In I am Not Your Negro, James Baldwin speaks to his inability to find himself in the factions that dominated the black experience in the 40s, 50s, and 60s. This statement spoke to me as the journey of an individual is a lonely one. My inability to fit in spilled into my employment and graduate studies. While it did afford me years of loneliness, I discovered that these feelings only encompassed what I though I was supposed to feel. My inability to fit in enabled me to love myself in a way that I could not if I was too focused on loving other people and things. Furthermore, my experience as an HBCU student showed me that I do not fit in, but I was born to stand out.

I write this post not to be self-congratulatory but to inform those who have a hard time finding a space to belong that there is nothing wrong for you. There is something very wrong with a world in which nurtures individuals to seek conformity. The space to which you belong is any space in which you stand. Some of us fit it and cast greatness onto faction in tune with our gifts. Others simply can not shine in an already established lane and must endure the burden of embodying the new, the original, and creative fold of our formative world.

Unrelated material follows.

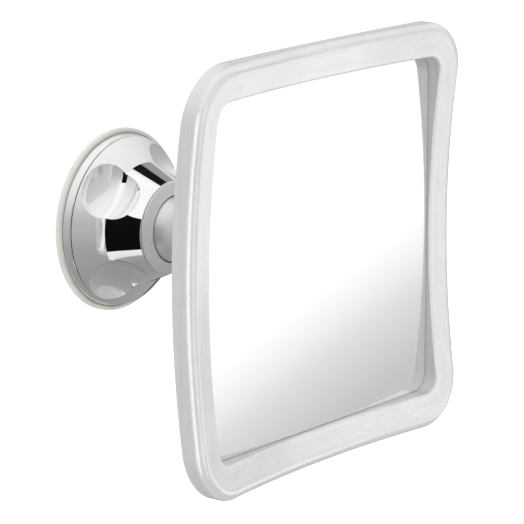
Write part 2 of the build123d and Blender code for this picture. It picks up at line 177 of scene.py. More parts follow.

Furthermore, to commemorate Howard’s 150th Anniversary I wish to express my gratitude. Thank you, Howard for fomenting my journey to self-acceptance. I thank you for not telling me I was special but showing me in what I once saw as rejection.

6 Comments Add yours

  1. Thank you for sharing your college experience. I feel I understand you a little better now.

      1. You’re very welcome sweetie!

  2. themelanatedman says:

    Thank you for that testimony. As an introvert myself, I understand the struggle to conform and carving out your own path. I don’t think it’s possible, or plausible, to do both at the same time. It’s a process, but I’m steadily becoming more comfortable in my own skin by the day.

    1. Thank you for sharing your experience!